For many, the holidays conjure wonderful images of family members happily opening gifts, relaxing in front of a warm fire or gathered around a delightful home-cooked meal.
However, for others, the scenes they envision are of conflict and tension.
Whether or not we have great relationships with the people we spend the holidays with, we can all use some tips on how to successfully navigate interactions with family and friends during what can be a stressful time of year.
Three steps to a joyous holiday season
If you want to fully experience all the happiness and fulfillment that the holidays (and life) have to offer, let go of anger, frustration, jealousy and resentment.
Buddha said, “Holding onto anger is like grasping a hot coal with the intent of throwing it at someone else; you are the one who gets burned.”
In other words, you’re only hurting yourself when you feel angry, hurt or despondent in any way.
So, instead of holding onto things that bother you, take charge and bring the best version of yourself to the surface. You can do that by taking the following three-step approach to help you move through the experience and then move on with peace and love in your heart:
1. Accept the situation. When something upsets you, it’s either going to control you, or you’re going to control it. So, accept it for what it is so that you can move past it.
2. Harvest the good. Even though your brother said you shouldn’t eat the second piece of cake because you’re going to get fat, and your mother said you care more about your job than the family, remember that there’s good in everything that happens to you.
So, after you accept what happened, take a step back and look for the good in it.
You know your brother only took a jab at you because he wanted the last piece of cake you were about to eat. You also aware that you should cut back on sugar, so your brother’s words were just a reminder of what’s best for your health.
And maybe you have been working such long hours that you haven’t been calling your parents every week like you used to. So, you set a reminder on your phone to call home every Sunday.
The point is, if you look for good, you will find it. And the more you look for it, the more you will find.
3. Forgive all the rest. Forgive means to let go of completely. Abandon anything that happened that doesn’t serve you. It’s nonsense, so just forget about it.
Download the worksheet below today and try this process for yourself over the next week. It’s simple, but it works.
Of course, this strategy works no matter what time of the year it is or what you’re going through. Whenever you are feeling tense, challenged or disconnected, let this be your mantra: “Harvest the good. Forgive all the rest.”

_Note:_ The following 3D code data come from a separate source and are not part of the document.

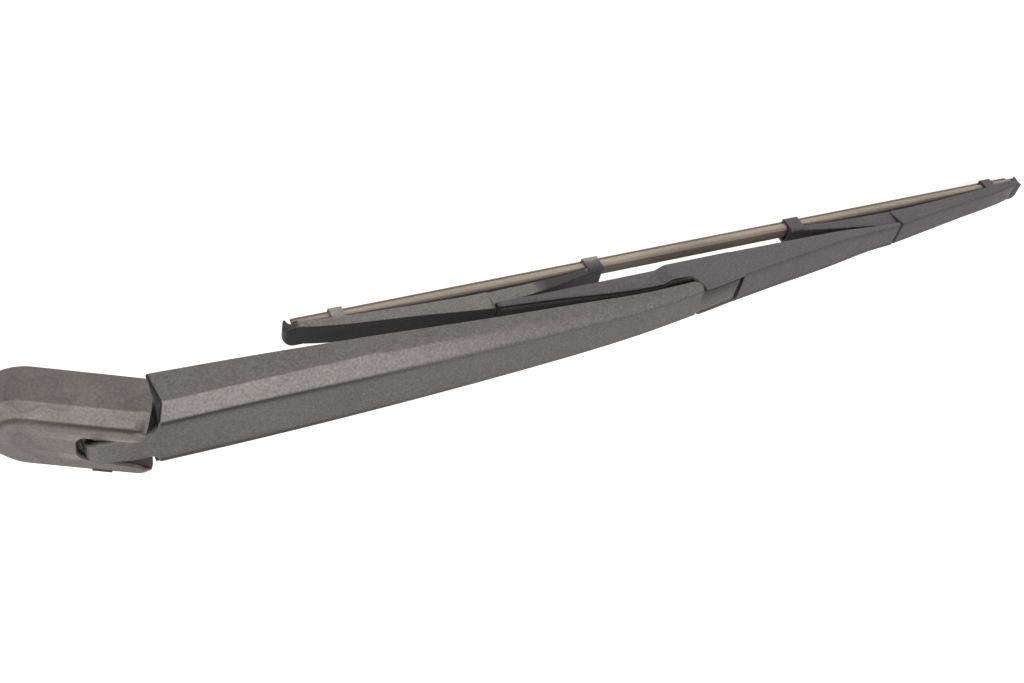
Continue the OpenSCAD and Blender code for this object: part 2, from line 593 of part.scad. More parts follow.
// Rubber: head with a groove on each side for a rail, neck, wedge and lip
rubber_half_len = blade_half - 3.6;
rail_z = -rubber_back - 0.65;
module rubber_outline() {
    h = rubber_w / 2;
    lip = -rubber_back - rubber_h;
    polygon(both([[0.35, lip], [0.4, lip + 0.5], [1.3, rail_z - rail_t - 1.4], [0.8, rail_z - rail_t - 1.2],
        [0.8, rail_z - rail_t - 0.75], [h, rail_z - rail_t - 0.6], [h, rail_z - rail_t], [1.3, rail_z - rail_t],
        [1.3, rail_z], [h, rail_z], [h, -rubber_back - 0.3], [h - 0.3, -rubber_back]]));
}
module wiper_rubber() {
    color("#3a3735") in_blade() translate([-rubber_half_len, 0, 0])
        rotate([90, 0, 90]) linear_extrude(2 * rubber_half_len) rubber_outline();
}
module rail(side) {
    len_x = 2 * rubber_half_len - 1;
    in_blade() translate([-len_x / 2, side > 0 ? 1.3 : -rubber_w / 2 - 0.05, rail_z - rail_t])
        cube([len_x, rubber_w / 2 + 0.05 - 1.3, rail_t]);
}
module left_rail() {
    color("#a5906f") rail(1);
}
module right_rail() {
    color("#a5906f") rail(-1);
}

head_casting();
head_cap();
hinge_pin();
hinge_bush_left();
hinge_bush_right();
spring_anchor_pin();
spring_link();
tension_spring();
spring_retainer_pin();
arm_shell();
blade_adapter();
blade_pivot_pin();
blade_bridge();
rear_yoke_pin();
front_yoke_pin();
rear_yoke();
front_yoke();
wiper_rubber();
left_rail();
right_rail();
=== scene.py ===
"""Looks of a used rear window wiper: cap, sprung arm, two-stage blade and its rubber."""

import json
import logging
import math
from collections.abc import Callable
from dataclasses import dataclass, field
from enum import Enum

import bmesh
import bpy
import numpy as np
from mathutils import Matrix, Vector

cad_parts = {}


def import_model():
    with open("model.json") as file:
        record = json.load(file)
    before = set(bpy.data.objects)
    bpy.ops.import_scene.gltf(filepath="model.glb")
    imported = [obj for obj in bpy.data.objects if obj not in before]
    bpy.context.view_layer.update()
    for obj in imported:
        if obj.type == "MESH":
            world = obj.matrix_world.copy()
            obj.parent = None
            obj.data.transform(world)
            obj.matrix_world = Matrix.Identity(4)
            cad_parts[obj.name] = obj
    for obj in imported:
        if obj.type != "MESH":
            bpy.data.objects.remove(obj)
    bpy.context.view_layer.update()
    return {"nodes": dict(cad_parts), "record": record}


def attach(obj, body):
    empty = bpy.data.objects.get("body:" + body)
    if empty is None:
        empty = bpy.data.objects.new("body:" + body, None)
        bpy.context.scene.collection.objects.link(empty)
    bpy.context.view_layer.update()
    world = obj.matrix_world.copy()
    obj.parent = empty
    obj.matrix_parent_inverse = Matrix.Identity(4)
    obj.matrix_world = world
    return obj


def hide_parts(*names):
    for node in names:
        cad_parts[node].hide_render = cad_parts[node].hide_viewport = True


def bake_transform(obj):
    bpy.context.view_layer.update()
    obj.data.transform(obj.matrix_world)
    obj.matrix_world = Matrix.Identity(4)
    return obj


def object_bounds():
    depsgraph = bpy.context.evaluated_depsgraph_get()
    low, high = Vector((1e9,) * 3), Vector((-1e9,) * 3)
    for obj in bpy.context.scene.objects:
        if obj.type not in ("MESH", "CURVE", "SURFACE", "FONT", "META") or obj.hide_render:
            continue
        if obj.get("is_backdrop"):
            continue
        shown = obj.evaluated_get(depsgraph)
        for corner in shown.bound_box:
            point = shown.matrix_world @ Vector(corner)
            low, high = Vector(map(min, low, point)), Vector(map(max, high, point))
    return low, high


log = logging.getLogger("wiper")

MM = 0.001
SHARP = math.radians(38)
HINGE = (23.0, 0.0, 11.5)
FOLD = math.radians(23.5)
PIVOT = (231.2, 0.0, -10.6)
YOKE_PIN_X = 86.0
YOKE_PIN_Z = -7.2
CAP_FOOT = 0.6
TAB_TILT = math.radians(36)
TAB_TURN = np.array([[1, 0, 0], [0, math.cos(TAB_TILT), -math.sin(TAB_TILT)],
                     [0, math.sin(TAB_TILT), math.cos(TAB_TILT)]])


class Place(Enum):
    """The sub-assembly whose own frame a piece is drawn in."""

    HEAD = "head"
    ARM = "arm"
    BLADE = "blade"


class Grain(Enum):
    """How far a finish's patterns are drawn out along X, as a share of their width."""

    MOULDED = 1.0
    DRAWN = 0.06
    WIPED = 0.25


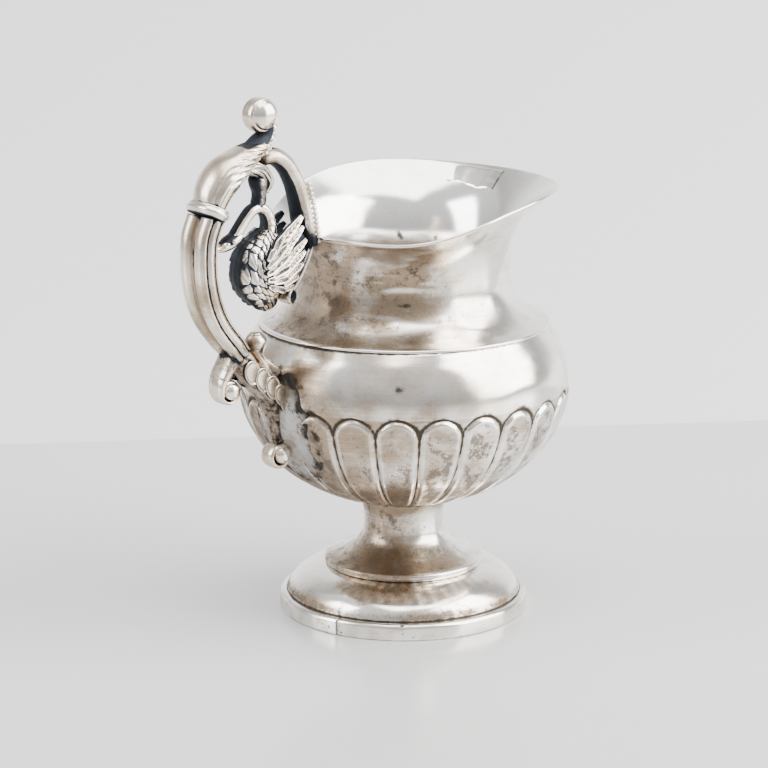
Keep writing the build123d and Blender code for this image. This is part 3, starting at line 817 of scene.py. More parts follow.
def handle_collar():
    """Rolled collar round the strap's upper end."""
    tilt = math.radians(26)
    axis = np.array([-math.sin(tilt), math.cos(tilt)])
    centre = np.array([62.5, 112.5])
    stations = [(*(centre + axis * t), 7.2, 11.4) for t in (-1.4, -0.7, 0, 0.7, 1.4)]

    def rolls(s, n, b):
        return 0.7 * hump(0.5, 0.34, s) + 0.1 * hump(0.92, 0.06, s)

    grid, s, _, b = limb(stations, 40, 72, detail=rolls, square=0.85, caps=(0.04, 0.04))
    oxide = 0.55 * hump(0.86, 0.05, s) + 0.6 * hump(1, 0.05, s) + 0.9 * hump(0, 0.12, s)
    # Painted highlight: the collar's side towards the camera and the right softbox is lighter.
    bright = 0.5 * smooth_step(0.2, 0.8, -b)
    cast_bar("collar_rolled", "handle_collar", grid, oxide=oxide, tarnish=0.18, speckle=0.1,
             bright=bright)


SHEATH = [(62.2, 113.8, 6.6, 10.4), (60.6, 117.4, 8.2, 11.6), (57.6, 120.9, 8.4, 11.8),
          (53.4, 123.8, 6.4, 10.8), (49.6, 125.9, 4.4, 9.0), (46.6, 127.0, 3.2, 7.4)]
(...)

Be the light you want to experience
Our true fulfillment and enjoyment of this season come from looking within and reflecting on the deeper spiritual significance the holidays have for us.
So, use this time to enter the spirit of the holidays. And infuse your holiday activities with a sense of gratitude. It will make a tremendous difference to you and everyone you encounter.
When you fully enter the spirit of the holidays, you smile more; you spread more joy; you are kinder. You may find yourself complimenting a stranger, picking up a fallen object for a passerby or buying coffee for the person who’s behind you in line at Starbuck’s.
By focusing on this deeper significance of the holidays, you’ll see the simplest things often make the biggest difference in your and other people’s lives.
Happy holidays from our family to yours.